Return the listing below word for word.
* begin Information shown *
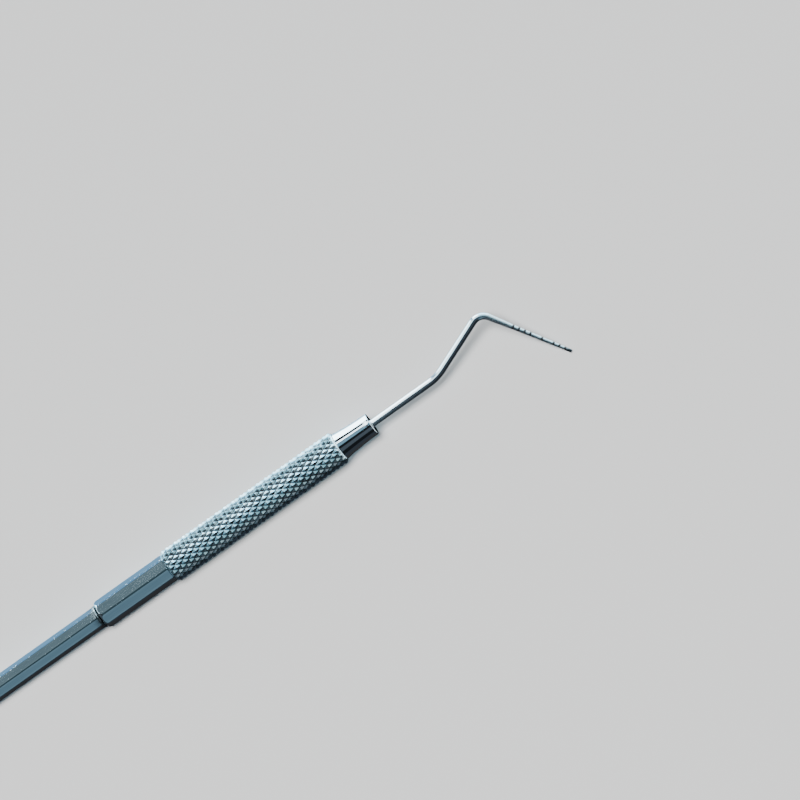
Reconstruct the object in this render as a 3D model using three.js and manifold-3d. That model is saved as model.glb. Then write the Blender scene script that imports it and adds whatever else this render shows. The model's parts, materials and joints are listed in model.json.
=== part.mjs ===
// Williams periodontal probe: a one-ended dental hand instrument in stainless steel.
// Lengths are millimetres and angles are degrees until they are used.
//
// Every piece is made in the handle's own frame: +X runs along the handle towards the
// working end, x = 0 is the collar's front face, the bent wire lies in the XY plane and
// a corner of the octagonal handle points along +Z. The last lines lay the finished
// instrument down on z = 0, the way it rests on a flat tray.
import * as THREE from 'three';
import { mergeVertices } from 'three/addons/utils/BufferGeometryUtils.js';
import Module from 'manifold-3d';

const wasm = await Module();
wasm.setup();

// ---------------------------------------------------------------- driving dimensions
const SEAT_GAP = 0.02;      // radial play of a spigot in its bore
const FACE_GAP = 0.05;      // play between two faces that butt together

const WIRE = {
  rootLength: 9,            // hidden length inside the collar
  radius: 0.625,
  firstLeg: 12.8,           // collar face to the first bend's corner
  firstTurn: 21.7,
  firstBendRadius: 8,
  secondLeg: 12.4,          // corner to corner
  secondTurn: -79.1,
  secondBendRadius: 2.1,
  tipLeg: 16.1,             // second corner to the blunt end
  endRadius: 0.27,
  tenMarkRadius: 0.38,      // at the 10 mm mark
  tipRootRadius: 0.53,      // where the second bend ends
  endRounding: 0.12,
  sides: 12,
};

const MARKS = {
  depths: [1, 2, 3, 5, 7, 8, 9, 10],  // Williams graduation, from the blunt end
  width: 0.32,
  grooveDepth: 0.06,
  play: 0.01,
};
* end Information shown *
## Reply
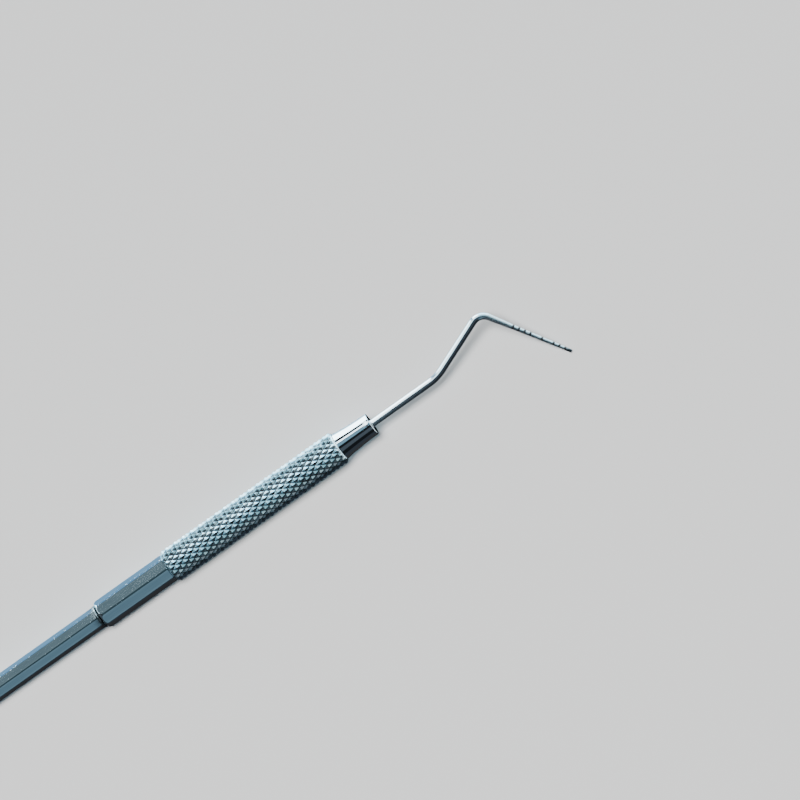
Reconstruct the object in this render as a 3D model using three.js and manifold-3d. That model is saved as model.glb. Then write the Blender scene script that imports it and adds whatever else this render shows. The model's parts, materials and joints are listed in model.json.
=== part.mjs ===
// Williams periodontal probe: a one-ended dental hand instrument in stainless steel.
// Lengths are millimetres and angles are degrees until they are used.
//
// Every piece is made in the handle's own frame: +X runs along the handle towards the
// working end, x = 0 is the collar's front face, the bent wire lies in the XY plane and
// a corner of the octagonal handle points along +Z. The last lines lay the finished
// instrument down on z = 0, the way it rests on a flat tray.
import * as THREE from 'three';
import { mergeVertices } from 'three/addons/utils/BufferGeometryUtils.js';
import Module from 'manifold-3d';

const wasm = await Module();
wasm.setup();

// ---------------------------------------------------------------- driving dimensions
const SEAT_GAP = 0.02;      // radial play of a spigot in its bore
const FACE_GAP = 0.05;      // play between two faces that butt together

const WIRE = {
  rootLength: 9,            // hidden length inside the collar
  radius: 0.625,
  firstLeg: 12.8,           // collar face to the first bend's corner
  firstTurn: 21.7,
  firstBendRadius: 8,
  secondLeg: 12.4,          // corner to corner
  secondTurn: -79.1,
  secondBendRadius: 2.1,
  tipLeg: 16.1,             // second corner to the blunt end
  endRadius: 0.27,
  tenMarkRadius: 0.38,      // at the 10 mm mark
  tipRootRadius: 0.53,      // where the second bend ends
  endRounding: 0.12,
  sides: 12,
};

const MARKS = {
  depths: [1, 2, 3, 5, 7, 8, 9, 10],  // Williams graduation, from the blunt end
  width: 0.32,
  grooveDepth: 0.06,
  play: 0.01,
};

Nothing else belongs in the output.